A bargain! How many times do you see a good bargain anymore? Have I got a bargain for you! Well, okay, I don't have a bargain; but Doug Hendricks KI6DS has a bargain for you!

Yesterday, Doug introduced through his company, QRPKits, a new line of QRP transceivers. These are the DC40A, the DC30A and the DC20A, for 40, 30 and 20 Meters respectively. The kits were designed by Steve Weber KJ1DV, the QRP Hall of Famer. The kit is of "through hole" construction (no SMD) on a quality silk screened circuit board. You get about 1 Watt output when you run it on 13.5 Volts. You can get more info from http://www.qrpkits.com/dc40a.html

Today, Chuck Carpenter W5USJ was running one in beacon mode on 14.062 MHz for a good part of the day. Chuck reported running the 1 Watt to a Butternut vertical antenna from his home QTH in Texas; and was soliciting reception reports via QRP-L(s). Keeping an eye on the e-mail reflectors, I saw he was getting decent reports from all over the country.

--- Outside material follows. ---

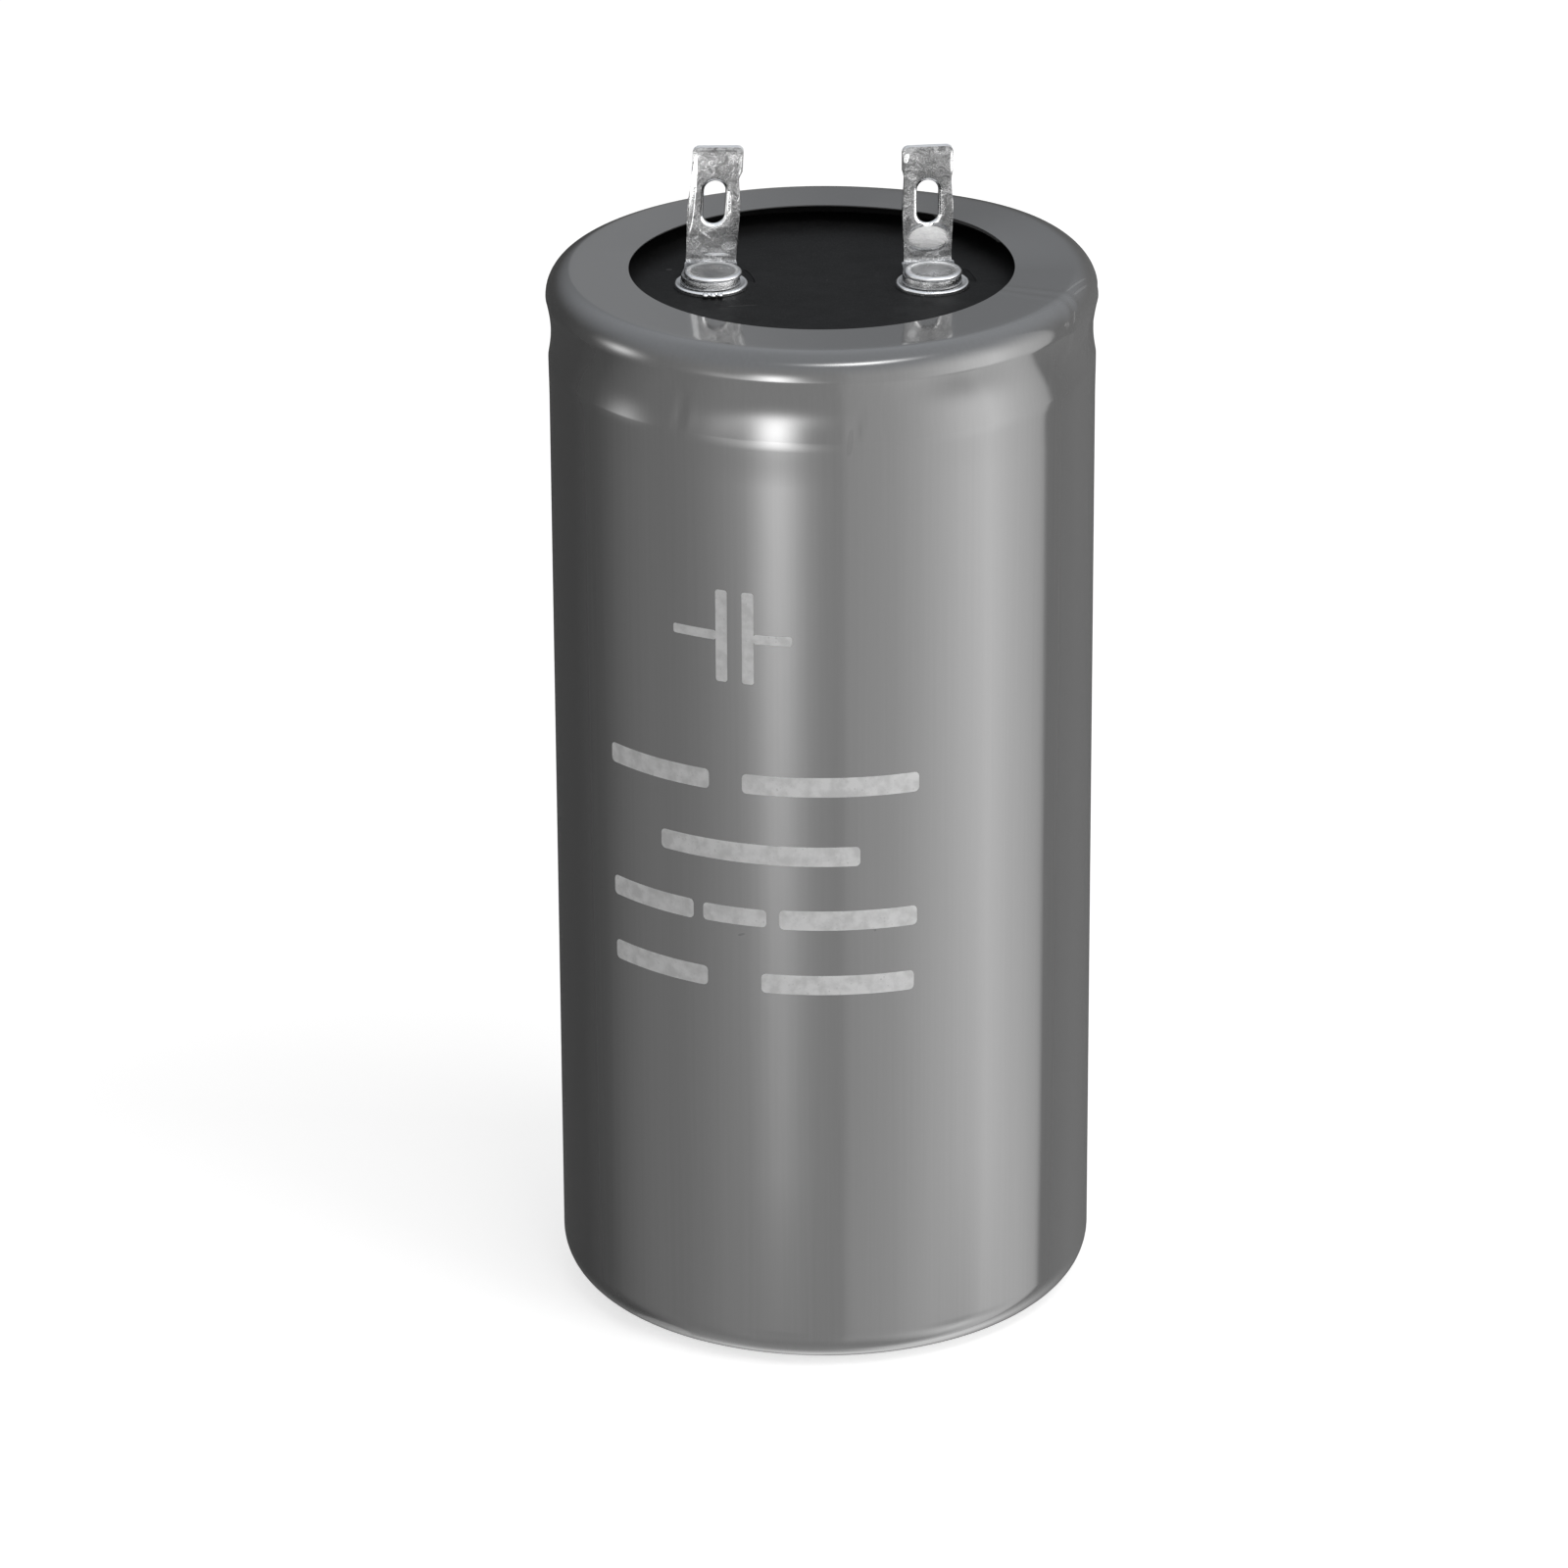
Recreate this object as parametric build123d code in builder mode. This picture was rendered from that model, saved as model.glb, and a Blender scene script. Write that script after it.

When I got home from work, I ran downstairs and flipped the K2 on. Sure as sugar, dialing in 14.062 MHz brought in the beacon. It was an honest 449 here at peaks between periods of QSB. This little guy was working well! How can you go wrong with a transceiver that's only going to set you back 35 bucks! And from the pictures, it looks like a good first time construction project if you want to get your feet wet in the world of kit building.

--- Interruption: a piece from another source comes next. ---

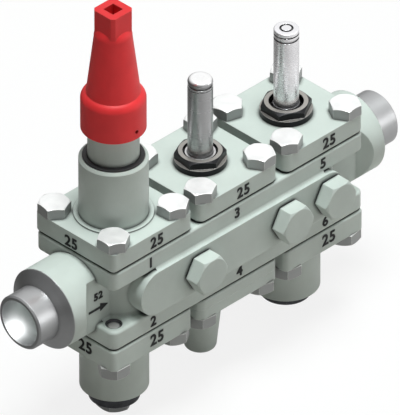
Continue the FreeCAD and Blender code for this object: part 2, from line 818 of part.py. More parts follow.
def solenoid_module(axis):
    cover, sleeve_low, seat = tube_cover(sleeve_depth)
    seal_low = partition_half + slide_clearance
    piston_low = seal_low + piston_seal_height
    piston_top = piston_low + piston_height
    crown = piston_top + piston_crown_gap
    cover = cover.cut(cylinder(piston_radius + slide_clearance, sleeve_low, crown))
    cover = cover.cut(cylinder(pilot_hole_radius, crown, seat))
    module_cover("solenoid", cover, top_cover_face, axis, False, solenoid_bolt_turns)
    tube = armature_tube(seat, solenoid_root_radius, solenoid_tube_grooves)
    place("solenoid_tube", rounded(tube, solenoid_tube_round, lies_at(tube_top)), axis)
    nut = tube_nut(seat, solenoid_root_radius, solenoid_recess_depth, solenoid_nut_turn)
    place("solenoid_nut", nut, axis)
    guide_low = seat + pilot_tip_radius + armature_gap
    place("solenoid_armature", armature(seat + slide_clearance, guide_low, pilot_tip_radius), axis)
    place("solenoid_armature_spring", armature_spring(guide_low), axis)

    piston = cylinder(piston_radius, piston_low, piston_top)
    piston = piston.cut(cylinder(piston_radius - piston_wall, piston_top - piston_height / 2, piston_top))
    piston = piston.cut(cylinder(pilot_hole_radius / 2, piston_low, piston_top))
    place("solenoid_piston", piston, axis)
    place("solenoid_piston_seal", ring(piston_radius, piston_radius - piston_seal_width,
                                       seal_low, piston_low), axis)
    place("solenoid_piston_spring", spring(piston_spring_radius, spring_wire_radius,
                                           piston_top - piston_height / 2, crown), axis)


def expansion_module(axis):
    cover, spigot_low, seat = tube_cover(spigot_depth)
    cover = cover.cut(cylinder(needle_radius + needle_clearance, spigot_low, seat))
    module_cover("expansion", cover, top_cover_face, axis, False, expansion_bolt_turns)
    tube = armature_tube(seat, expansion_root_radius, expansion_tube_grooves)
    tube = rounded(tube, expansion_tube_round, lies_at(tube_top))
    tube = tube.cut(ring(tube_end_ring_outer, tube_end_ring_inner, tube_top - tube_end_ring_depth, tube_top))
    place("expansion_tube", tube, axis)
    nut = tube_nut(seat, expansion_root_radius, expansion_recess_depth, expansion_nut_turn)
    place("expansion_nut", nut, axis)
    orifice_top = partition_half + orifice_flange_height
    orifice = cylinder(seat_radius - slide_clearance, -partition_half, partition_half)
    orifice = orifice.fuse(cylinder(orifice_flange_radius, partition_half, orifice_top))
    orifice = orifice.cut(cylinder(orifice_hole_radius, -partition_half, orifice_top))
    place("expansion_orifice", orifice, axis)
    guide_low = seat + armature_gap
    place("expansion_armature", armature(orifice_top + slide_clearance, guide_low, needle_radius), axis)
    place("expansion_armature_spring", armature_spring(guide_low), axis)


def manual_module(axis):
    spacer_face = cover_base + spacer_thickness
    face = spacer_face + manual_cover_thickness
    spacer = cover_plate(cover_base, spacer_thickness, wide_corner_radius)
    spigot_low = flange_outer - spigot_depth
    spacer = spacer.fuse(cylinder(spigot_radius - slide_clearance, spigot_low, cover_base))
    spacer = spacer.cut(cylinder(manual_spindle_radius + slide_clearance, spigot_low, spacer_face))
    place("manual_spacer", spacer, axis, True)

    half = flange_side / 2
    cover = rounded(box(-half, half, -half, half, spacer_face, face), wide_corner_radius, is_vertical)
    for x, y in bolt_places():
        cover = cover.cut(cylinder(bolt_radius + bolt_hole_clearance, spacer_face, face, x, y))
    boss_top = face + manual_boss_height
    packing_low = boss_top - manual_packing_height - manual_nut_thread
    cover = cover.fuse(cylinder(manual_boss_radius, face, boss_top))
    cover = cover.cut(cylinder(manual_spindle_radius + slide_clearance, spacer_face, boss_top))
    cover = cover.cut(cylinder(manual_packing_radius, packing_low, boss_top))
    module_cover("manual", cover, face, axis, True, manual_bolt_turns)
    place("manual_packing", ring(manual_packing_radius, manual_spindle_radius + slide_clearance,
                                 packing_low, packing_low + manual_packing_height), axis, True)
    nut_low = boss_top - manual_nut_thread
    nut_top = boss_top + manual_nut_head
    nut = cylinder(manual_packing_radius - thread_clearance, nut_low, boss_top)
    nut = nut.fuse(hex_prism(manual_nut_across_flats, boss_top, nut_top))
    nut = nut.cut(cylinder(manual_spindle_radius + slide_clearance, nut_low, nut_top))
    place("manual_packing_nut", nut, axis, True)

    pin_top = push_pin_start + push_pin_length
    socket_low = pin_top - push_pin_socket
    pin = cylinder(push_pin_radius, push_pin_start, pin_top)
    pin = rounded(pin, push_pin_round, lies_at(push_pin_start))
    pin = pin.cut(cylinder(manual_spindle_radius + slide_clearance, socket_low, pin_top))
    place("manual_push_pin", pin, axis, True)
    spindle_top = nut_top + manual_spindle_reach - manual_spindle_square_length
    spindle = cylinder(manual_spindle_radius, socket_low + part_clearance, spindle_top)
    spindle = spindle.fuse(square_prism(manual_spindle_square, spindle_top,
                                        spindle_top + manual_spindle_square_length))
    place("manual_spindle", spindle, axis, True)
    manual_cap(axis, face)


def manual_cap(axis, face):
    """The tapered cap over the manual spindle."""
    low = face + manual_gasket_thickness
    end = low + manual_cap_length
    taper = math.tan(math.radians(manual_cap_taper))
    tip_radius = manual_cap_radius - manual_cap_length * taper
    cap = rounded(turned([(0, low), (manual_cap_radius, low), (tip_radius, end), (0, end)]),
                  manual_cap_round, lies_at(end))
    thread_end = face + manual_cap_thread_length
    cavity_end = end - manual_cap_wall
    cavity_start_radius = manual_boss_radius - manual_cap_step
    cavity_end_radius = tip_radius - manual_cap_wall
    cap = cap.cut(cylinder(manual_boss_radius + slide_clearance, low, thread_end))
    cap = cap.cut(turned([(0, thread_end), (cavity_start_radius, thread_end),
                          (cavity_end_radius, cavity_end), (0, cavity_end)]))
    place("manual_cap", cap, axis, True)
    gasket = ring(manual_cap_radius - manual_gasket_inset, manual_boss_radius + slide_clearance, face, low)
    place("manual_cap_gasket", gasket, axis, True)


def check_module(axis):
    cover = cover_plate(cover_base, bottom_cover_thickness, tight_corner_radius)
    cover = bonnet_hole(cover, bottom_cover_face)
    module_cover("check", cover, bottom_cover_face, axis, True, check_bolt_turns)
    low = flange_outer - spigot_depth
    top = flange_outer + lower_bonnet_height
    floor = top - lower_bonnet_floor
    bonnet = bonnet_outside(top).cut(cylinder(check_bore, low, floor))
    place("check_bonnet", bonnet.cut(cylinder(end_plug_thread_radius, floor, top)), axis, True)
    plug = cylinder(end_plug_radius, top, top + end_plug_height)
    plug = plug.fuse(cylinder(end_plug_thread_radius - thread_clearance, floor, top))
    place("check_end_plug", rounded(plug, end_plug_round, lies_at(top + end_plug_height)), axis, True)

    seal_low = partition_half + slide_clearance
    cone_low = seal_low + check_seal_height
    cone_top = cone_low + check_cone_height
    guide_low = cone_top + check_spring_gap
    cone = cylinder(check_cone_radius, cone_low, cone_top)
    cone = cone.fuse(ring(check_cone_radius, check_cone_radius - check_seal_width, seal_low, cone_low))
    cone = cone.fuse(cylinder(check_stem_radius, cone_top, cone_top + check_stem_length))
    place("check_cone", cone, axis, True)
    guide = ring(check_bore - slide_clearance, check_stem_radius + slide_clearance,
                 guide_low, guide_low + check_guide_height)
    place("check_guide", guide, axis, True)
    coil = spring(check_spring_radius, check_spring_wire_radius, cone_top, guide_low)
    place("check_spring", coil, axis, True)


def side_plug_set():
    """The hexagon plugs in the front pad and their sealing rings."""
    plugs = []
    gaskets = []
    ring_radius = side_plug_across_flats / 2 - side_gasket_inset
    stem_radius = side_plug_thread / 2 - thread_clearance
    top = side_gasket_thickness + side_plug_head
    for x in side_ports():
        plug = hex_head(side_plug_across_flats, side_gasket_thickness, top, side_plug_chamfer_circle)
        plug = plug.fuse(cylinder(stem_radius, -side_plug_stem, side_gasket_thickness))
        gasket = ring(ring_radius, stem_radius, 0, side_gasket_thickness)
        for shape, group in ((plug, plugs), (gasket, gaskets)):
            shape.rotate(Vector(0, 0, 0), Vector(1, 0, 0), 90)
            shape.translate(Vector(x, -pad_front, 0))
            group.append(shape)
    nodes["side_plugs"] = Part.makeCompound(plugs)
    nodes["side_plug_gaskets"] = Part.makeCompound(gaskets)


def build():
    nodes["station_body"] = station_body()
    nodes["inlet_weld_nipple"] = weld_nipple()
    nodes["outlet_weld_nipple"] = weld_nipple().mirror(Vector(station_length / 2, 0, 0), Vector(1, 0, 0))
    stop_valve(first_axis)
    filter_module(first_axis)
    solenoid_module(middle_axis)
    manual_module(middle_axis)
    expansion_module(last_axis)
    check_module(last_axis)
    cover_gaskets()
    side_plug_set()
    for name, shape in nodes.items():
        shape.exportStep("parts/" + name + ".step")


build()
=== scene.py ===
# %% [markdown]
# # A valve station, dressed for its picture
# The station is a row of three bores in one steel casting. A flanged cover closes each end of each bore,
# and a pipe is welded to each end of the row. The shapes come from the CAD model, which stays as it is:
# this lesson gives each piece its finish, adds the small cast, cut and wound details that the CAD leaves
# out, and sets up the floor, the light and the camera.
#
# The frame is loaded first, because every piece is placed by it. Its overall box is kept, and the floor
# is laid just under it.

# %% Load the frame
import json
import math

import bmesh
import bpy
from mathutils import Matrix, Vector


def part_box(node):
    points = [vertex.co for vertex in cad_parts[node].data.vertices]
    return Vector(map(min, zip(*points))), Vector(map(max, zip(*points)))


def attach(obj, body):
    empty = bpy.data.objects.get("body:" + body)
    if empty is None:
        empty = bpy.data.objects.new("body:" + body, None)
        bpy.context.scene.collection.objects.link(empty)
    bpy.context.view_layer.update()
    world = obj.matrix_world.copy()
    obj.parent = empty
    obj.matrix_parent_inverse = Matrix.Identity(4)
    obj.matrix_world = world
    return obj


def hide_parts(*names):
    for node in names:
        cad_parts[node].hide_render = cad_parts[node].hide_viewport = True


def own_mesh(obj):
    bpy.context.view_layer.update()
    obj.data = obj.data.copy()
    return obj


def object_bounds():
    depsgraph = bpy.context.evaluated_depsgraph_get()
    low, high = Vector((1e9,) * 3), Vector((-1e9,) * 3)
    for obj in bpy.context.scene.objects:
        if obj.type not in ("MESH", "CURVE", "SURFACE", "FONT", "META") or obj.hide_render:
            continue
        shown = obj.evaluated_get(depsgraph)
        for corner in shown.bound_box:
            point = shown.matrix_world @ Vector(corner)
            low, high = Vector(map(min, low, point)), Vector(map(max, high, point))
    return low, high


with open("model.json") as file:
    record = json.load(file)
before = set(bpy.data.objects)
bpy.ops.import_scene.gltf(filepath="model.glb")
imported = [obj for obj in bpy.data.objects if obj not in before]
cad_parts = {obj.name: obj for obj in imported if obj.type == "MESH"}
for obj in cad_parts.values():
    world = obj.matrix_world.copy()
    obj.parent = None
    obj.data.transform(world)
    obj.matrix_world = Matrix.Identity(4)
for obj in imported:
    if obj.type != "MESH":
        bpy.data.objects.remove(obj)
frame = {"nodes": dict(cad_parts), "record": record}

cad_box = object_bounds()
scene = bpy.context.scene
millimetre = 0.001
first_axis = 0.076
axis_pitch = 0.070
axis_places = [first_axis + axis_pitch * index for index in range(3)]
print("CAD nodes:", len(frame["nodes"]))

# %% [markdown]
# ## A few words for shader nodes
# A finish is a tree of shader nodes, and so is the light of the room. The same few steps come back in
# every tree: add a node, set its numbers, join its inputs. They could be written out each time, but a
# short helper makes each finish read like a recipe. Colours are written as they look on a screen, from
# 0 to 255, and turned into the linear numbers that the shader works in.

# %% Helpers for shader nodes
noise_span = (0.3, 0.7)
black = (0, 0, 0, 1)


def linear(red, green, blue):
    """A screen colour as the linear colour that a shader expects."""
    channels = []
    for value in (red, green, blue):
        share = value / 255
        channels.append(share / 12.92 if share <= 0.04045 else ((share + 0.055) / 1.055) ** 2.4)
    return (*channels, 1.0)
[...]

Thanks Doug and Steve - looks like another winner!

73 de Larry W2LJ

Blogger's Note: This morning , on the QRP e-mail reflectors, there was a post by Robert, F5UL. He copied Chuck's beacon message all the way in France! Not bad for 1 Watt from North East Texas. Depending upon the exact power output that Chuck had going, it's roughly 5132 Miles Per Watt!